Requirement: Locate the line that contains "right = shoulder_edge(shaft, SPLINE_END, COLLAR_RADIUS)" and the line that contains "before = set(bpy.data.objects)". Copy both of them exactly, together with every line between them, and no others.

============

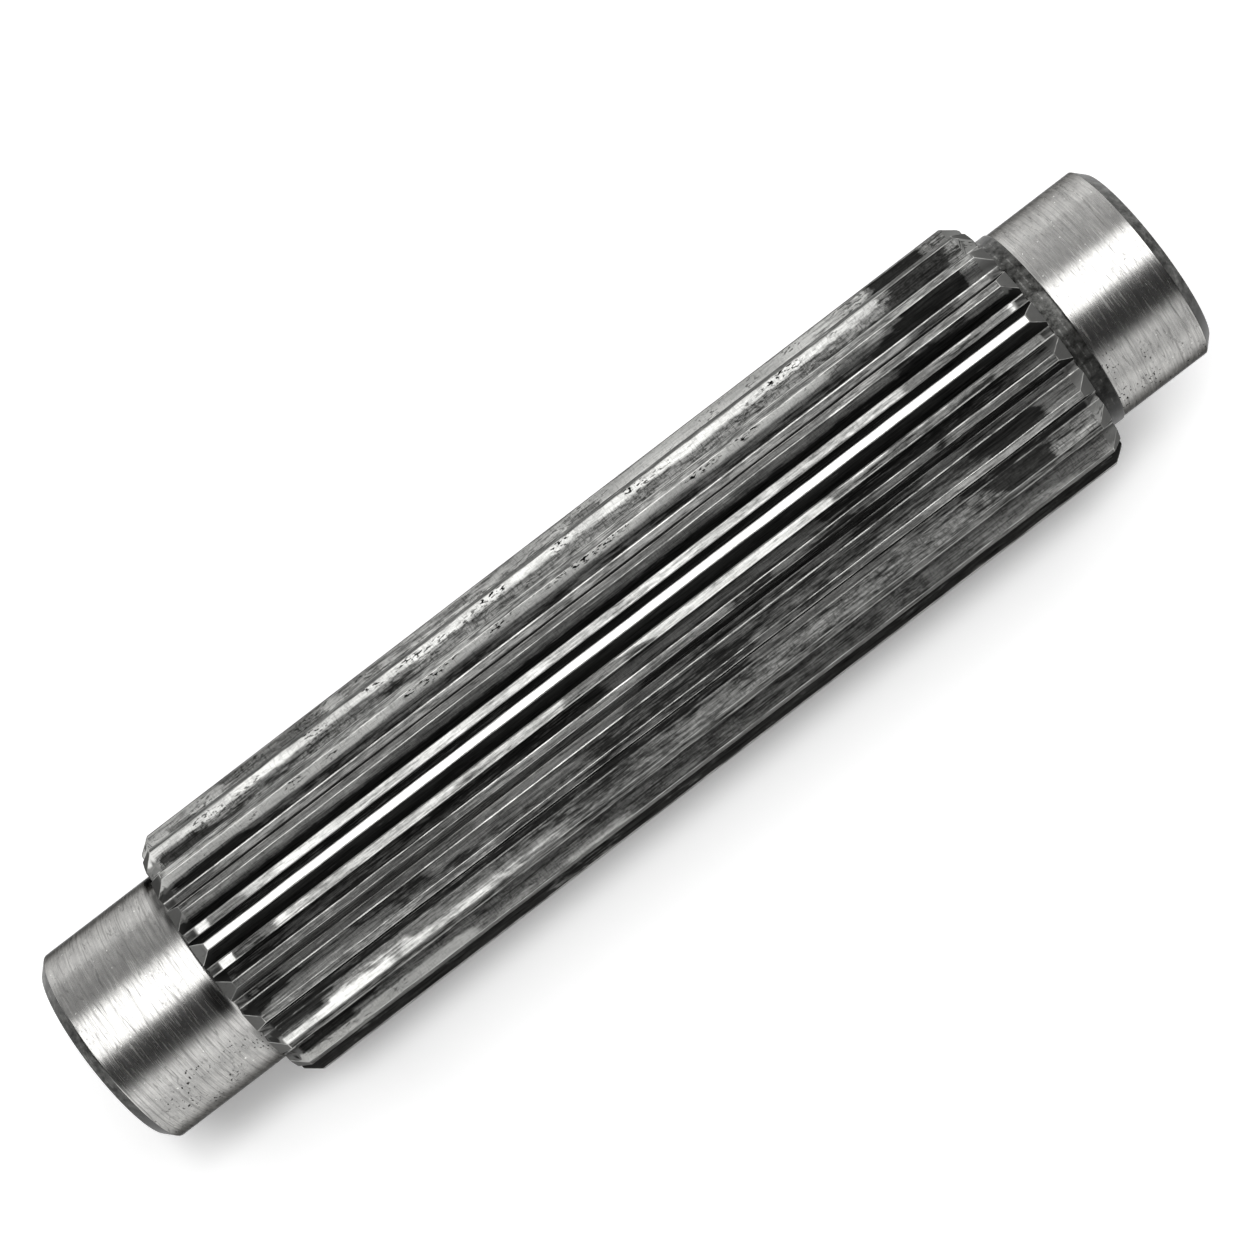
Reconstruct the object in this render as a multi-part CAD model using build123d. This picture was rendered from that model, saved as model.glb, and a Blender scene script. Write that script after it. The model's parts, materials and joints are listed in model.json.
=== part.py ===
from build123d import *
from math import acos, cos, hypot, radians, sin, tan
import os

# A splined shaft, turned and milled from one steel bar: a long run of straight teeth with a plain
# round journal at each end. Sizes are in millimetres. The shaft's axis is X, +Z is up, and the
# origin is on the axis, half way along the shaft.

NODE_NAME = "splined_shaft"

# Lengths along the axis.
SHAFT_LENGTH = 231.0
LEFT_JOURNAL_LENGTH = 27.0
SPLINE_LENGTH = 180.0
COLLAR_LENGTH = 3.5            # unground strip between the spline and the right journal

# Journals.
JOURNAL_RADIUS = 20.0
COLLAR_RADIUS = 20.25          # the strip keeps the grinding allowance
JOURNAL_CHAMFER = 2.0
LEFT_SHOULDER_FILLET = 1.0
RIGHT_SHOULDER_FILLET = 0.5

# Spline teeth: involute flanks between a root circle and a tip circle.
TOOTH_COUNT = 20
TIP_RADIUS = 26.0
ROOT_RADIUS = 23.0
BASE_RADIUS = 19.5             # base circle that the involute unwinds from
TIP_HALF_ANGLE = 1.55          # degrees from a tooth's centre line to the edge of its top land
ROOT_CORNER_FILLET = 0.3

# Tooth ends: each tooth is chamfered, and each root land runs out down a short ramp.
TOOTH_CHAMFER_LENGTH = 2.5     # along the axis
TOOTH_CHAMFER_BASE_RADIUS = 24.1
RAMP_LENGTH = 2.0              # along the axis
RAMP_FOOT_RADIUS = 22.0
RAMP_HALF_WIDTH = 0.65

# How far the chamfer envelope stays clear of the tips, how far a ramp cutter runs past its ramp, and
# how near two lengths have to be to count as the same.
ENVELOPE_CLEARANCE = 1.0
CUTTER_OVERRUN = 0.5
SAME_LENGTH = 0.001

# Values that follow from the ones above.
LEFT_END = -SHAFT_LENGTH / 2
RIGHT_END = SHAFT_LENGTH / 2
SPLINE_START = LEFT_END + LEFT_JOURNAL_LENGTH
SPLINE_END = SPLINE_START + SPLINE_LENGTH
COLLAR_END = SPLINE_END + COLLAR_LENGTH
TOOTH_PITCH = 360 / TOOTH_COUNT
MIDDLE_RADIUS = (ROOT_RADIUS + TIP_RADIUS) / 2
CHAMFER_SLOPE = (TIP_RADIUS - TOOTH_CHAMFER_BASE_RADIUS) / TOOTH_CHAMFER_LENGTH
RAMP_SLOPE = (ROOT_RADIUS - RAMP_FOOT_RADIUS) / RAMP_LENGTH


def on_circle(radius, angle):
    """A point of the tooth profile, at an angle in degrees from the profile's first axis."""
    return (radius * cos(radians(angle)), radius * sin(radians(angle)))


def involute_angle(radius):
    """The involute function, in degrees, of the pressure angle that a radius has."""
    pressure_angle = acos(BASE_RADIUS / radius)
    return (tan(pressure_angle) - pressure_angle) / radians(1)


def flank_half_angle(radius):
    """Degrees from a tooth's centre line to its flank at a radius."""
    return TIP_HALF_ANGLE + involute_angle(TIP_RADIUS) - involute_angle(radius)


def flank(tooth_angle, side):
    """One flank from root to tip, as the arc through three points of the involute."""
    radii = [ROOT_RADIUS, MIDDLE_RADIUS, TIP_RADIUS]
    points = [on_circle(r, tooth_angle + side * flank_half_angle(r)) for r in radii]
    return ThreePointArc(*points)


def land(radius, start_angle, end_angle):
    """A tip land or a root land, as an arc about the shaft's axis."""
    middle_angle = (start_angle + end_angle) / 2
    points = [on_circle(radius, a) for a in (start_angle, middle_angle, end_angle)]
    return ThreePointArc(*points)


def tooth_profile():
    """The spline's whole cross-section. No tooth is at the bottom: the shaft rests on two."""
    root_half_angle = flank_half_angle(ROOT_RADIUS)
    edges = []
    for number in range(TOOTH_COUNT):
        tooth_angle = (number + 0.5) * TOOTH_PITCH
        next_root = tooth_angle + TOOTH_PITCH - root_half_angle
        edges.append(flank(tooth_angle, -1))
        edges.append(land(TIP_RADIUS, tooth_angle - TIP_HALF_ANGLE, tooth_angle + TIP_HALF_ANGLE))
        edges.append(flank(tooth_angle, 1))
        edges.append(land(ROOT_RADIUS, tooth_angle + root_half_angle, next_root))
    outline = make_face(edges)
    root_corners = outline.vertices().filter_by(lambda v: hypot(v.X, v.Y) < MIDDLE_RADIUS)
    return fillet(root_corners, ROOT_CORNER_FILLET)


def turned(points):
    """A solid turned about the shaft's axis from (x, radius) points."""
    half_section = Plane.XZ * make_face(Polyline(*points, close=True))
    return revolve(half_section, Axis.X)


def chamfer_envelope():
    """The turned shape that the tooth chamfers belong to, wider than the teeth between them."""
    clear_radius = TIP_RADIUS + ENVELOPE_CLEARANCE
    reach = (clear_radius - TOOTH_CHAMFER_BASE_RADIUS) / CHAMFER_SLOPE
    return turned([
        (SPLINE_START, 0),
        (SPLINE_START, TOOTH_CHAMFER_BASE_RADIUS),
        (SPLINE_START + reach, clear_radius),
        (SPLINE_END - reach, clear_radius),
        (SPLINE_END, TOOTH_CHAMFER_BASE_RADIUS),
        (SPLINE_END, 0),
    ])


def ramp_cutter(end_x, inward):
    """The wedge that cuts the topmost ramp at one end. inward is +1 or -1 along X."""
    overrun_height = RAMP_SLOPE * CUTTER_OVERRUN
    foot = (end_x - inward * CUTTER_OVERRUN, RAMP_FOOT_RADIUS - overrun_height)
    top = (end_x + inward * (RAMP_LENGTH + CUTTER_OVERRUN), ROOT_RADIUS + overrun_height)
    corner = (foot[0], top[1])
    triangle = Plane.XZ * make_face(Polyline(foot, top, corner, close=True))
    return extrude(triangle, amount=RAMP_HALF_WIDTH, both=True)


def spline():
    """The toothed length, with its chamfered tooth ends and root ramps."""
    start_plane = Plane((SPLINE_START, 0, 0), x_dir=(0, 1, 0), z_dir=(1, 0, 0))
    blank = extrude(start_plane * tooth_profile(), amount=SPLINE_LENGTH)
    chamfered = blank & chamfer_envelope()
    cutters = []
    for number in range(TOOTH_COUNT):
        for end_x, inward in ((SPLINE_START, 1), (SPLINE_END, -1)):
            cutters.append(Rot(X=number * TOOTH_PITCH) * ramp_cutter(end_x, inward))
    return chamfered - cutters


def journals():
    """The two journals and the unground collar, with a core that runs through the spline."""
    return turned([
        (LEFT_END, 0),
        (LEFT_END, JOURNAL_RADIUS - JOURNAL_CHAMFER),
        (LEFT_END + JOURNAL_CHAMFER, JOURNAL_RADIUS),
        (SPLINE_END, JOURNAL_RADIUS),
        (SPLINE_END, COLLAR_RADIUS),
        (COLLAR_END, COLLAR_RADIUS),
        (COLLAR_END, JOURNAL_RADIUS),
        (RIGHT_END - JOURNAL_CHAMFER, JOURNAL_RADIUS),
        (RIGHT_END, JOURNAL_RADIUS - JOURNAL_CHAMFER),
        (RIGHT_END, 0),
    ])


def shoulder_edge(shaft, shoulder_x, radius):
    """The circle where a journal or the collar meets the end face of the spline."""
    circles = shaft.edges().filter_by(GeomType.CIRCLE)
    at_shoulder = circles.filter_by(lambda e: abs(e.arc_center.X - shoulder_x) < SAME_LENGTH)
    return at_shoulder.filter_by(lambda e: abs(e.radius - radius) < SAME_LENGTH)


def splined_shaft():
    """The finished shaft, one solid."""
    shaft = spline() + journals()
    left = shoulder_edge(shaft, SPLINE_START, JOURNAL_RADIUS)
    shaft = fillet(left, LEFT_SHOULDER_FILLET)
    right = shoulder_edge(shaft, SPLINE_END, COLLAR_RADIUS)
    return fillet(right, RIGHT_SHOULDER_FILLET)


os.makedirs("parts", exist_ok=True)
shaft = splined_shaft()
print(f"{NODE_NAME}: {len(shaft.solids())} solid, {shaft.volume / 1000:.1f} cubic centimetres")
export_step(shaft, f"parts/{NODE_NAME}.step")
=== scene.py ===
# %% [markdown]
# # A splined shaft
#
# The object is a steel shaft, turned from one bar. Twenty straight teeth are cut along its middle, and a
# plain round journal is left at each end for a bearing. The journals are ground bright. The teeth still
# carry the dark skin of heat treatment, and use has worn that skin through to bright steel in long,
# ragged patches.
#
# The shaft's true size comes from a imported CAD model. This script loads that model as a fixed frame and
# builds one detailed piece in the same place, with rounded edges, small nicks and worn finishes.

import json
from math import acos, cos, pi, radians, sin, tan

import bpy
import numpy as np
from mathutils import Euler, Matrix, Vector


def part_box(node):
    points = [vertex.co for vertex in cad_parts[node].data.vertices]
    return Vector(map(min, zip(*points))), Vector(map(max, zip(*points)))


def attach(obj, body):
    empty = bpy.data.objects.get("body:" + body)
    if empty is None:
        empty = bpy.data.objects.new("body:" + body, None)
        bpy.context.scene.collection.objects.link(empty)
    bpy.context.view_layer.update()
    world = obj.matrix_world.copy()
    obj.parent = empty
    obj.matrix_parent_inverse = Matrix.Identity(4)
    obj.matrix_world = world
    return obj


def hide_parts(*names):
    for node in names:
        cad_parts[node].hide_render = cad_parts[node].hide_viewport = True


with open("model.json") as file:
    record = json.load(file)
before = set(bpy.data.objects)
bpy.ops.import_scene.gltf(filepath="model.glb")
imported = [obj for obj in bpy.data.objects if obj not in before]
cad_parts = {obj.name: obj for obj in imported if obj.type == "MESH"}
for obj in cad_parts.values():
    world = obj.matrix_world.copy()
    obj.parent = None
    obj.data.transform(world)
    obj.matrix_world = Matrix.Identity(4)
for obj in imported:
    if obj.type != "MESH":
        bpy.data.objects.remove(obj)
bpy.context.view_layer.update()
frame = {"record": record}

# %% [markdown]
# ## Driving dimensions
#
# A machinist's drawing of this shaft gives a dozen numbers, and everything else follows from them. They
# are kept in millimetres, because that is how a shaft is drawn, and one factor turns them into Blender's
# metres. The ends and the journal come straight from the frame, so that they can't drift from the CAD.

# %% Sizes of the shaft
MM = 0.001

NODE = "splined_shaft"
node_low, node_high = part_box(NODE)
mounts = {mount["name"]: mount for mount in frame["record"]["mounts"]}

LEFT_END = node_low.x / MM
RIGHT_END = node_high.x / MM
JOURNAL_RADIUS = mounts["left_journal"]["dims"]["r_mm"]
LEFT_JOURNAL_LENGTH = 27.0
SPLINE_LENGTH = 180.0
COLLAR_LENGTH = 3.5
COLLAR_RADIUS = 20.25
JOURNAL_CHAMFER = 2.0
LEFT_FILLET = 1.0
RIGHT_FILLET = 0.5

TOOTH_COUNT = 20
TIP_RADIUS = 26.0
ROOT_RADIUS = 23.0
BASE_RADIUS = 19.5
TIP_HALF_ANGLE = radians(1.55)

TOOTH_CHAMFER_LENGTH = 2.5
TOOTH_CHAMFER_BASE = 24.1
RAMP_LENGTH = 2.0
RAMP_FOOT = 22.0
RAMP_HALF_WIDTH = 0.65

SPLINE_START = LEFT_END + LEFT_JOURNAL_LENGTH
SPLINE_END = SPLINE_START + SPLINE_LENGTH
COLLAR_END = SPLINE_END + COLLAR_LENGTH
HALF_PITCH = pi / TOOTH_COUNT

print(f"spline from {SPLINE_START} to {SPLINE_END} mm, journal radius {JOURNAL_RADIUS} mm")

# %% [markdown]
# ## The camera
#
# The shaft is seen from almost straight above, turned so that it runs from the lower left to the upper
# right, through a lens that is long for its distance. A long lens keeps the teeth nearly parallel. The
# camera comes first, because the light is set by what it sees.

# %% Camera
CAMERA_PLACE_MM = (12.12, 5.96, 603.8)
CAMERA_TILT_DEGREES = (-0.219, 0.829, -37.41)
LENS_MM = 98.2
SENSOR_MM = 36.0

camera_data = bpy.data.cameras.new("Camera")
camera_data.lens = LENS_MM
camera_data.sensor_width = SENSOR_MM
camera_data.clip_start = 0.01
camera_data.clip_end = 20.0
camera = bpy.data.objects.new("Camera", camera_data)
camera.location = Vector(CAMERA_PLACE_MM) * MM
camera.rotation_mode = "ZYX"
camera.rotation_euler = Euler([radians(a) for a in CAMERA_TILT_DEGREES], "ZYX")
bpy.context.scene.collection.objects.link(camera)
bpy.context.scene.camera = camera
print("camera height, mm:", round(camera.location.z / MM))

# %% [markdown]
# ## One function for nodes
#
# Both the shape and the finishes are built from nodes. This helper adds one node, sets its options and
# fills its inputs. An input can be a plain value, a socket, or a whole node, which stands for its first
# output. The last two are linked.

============

Response:
    right = shoulder_edge(shaft, SPLINE_END, COLLAR_RADIUS)
    return fillet(right, RIGHT_SHOULDER_FILLET)


os.makedirs("parts", exist_ok=True)
shaft = splined_shaft()
print(f"{NODE_NAME}: {len(shaft.solids())} solid, {shaft.volume / 1000:.1f} cubic centimetres")
export_step(shaft, f"parts/{NODE_NAME}.step")
=== scene.py ===
# %% [markdown]
# # A splined shaft
#
# The object is a steel shaft, turned from one bar. Twenty straight teeth are cut along its middle, and a
# plain round journal is left at each end for a bearing. The journals are ground bright. The teeth still
# carry the dark skin of heat treatment, and use has worn that skin through to bright steel in long,
# ragged patches.
#
# The shaft's true size comes from a imported CAD model. This script loads that model as a fixed frame and
# builds one detailed piece in the same place, with rounded edges, small nicks and worn finishes.

import json
from math import acos, cos, pi, radians, sin, tan

import bpy
import numpy as np
from mathutils import Euler, Matrix, Vector


def part_box(node):
    points = [vertex.co for vertex in cad_parts[node].data.vertices]
    return Vector(map(min, zip(*points))), Vector(map(max, zip(*points)))


def attach(obj, body):
    empty = bpy.data.objects.get("body:" + body)
    if empty is None:
        empty = bpy.data.objects.new("body:" + body, None)
        bpy.context.scene.collection.objects.link(empty)
    bpy.context.view_layer.update()
    world = obj.matrix_world.copy()
    obj.parent = empty
    obj.matrix_parent_inverse = Matrix.Identity(4)
    obj.matrix_world = world
    return obj


def hide_parts(*names):
    for node in names:
        cad_parts[node].hide_render = cad_parts[node].hide_viewport = True


with open("model.json") as file:
    record = json.load(file)
before = set(bpy.data.objects)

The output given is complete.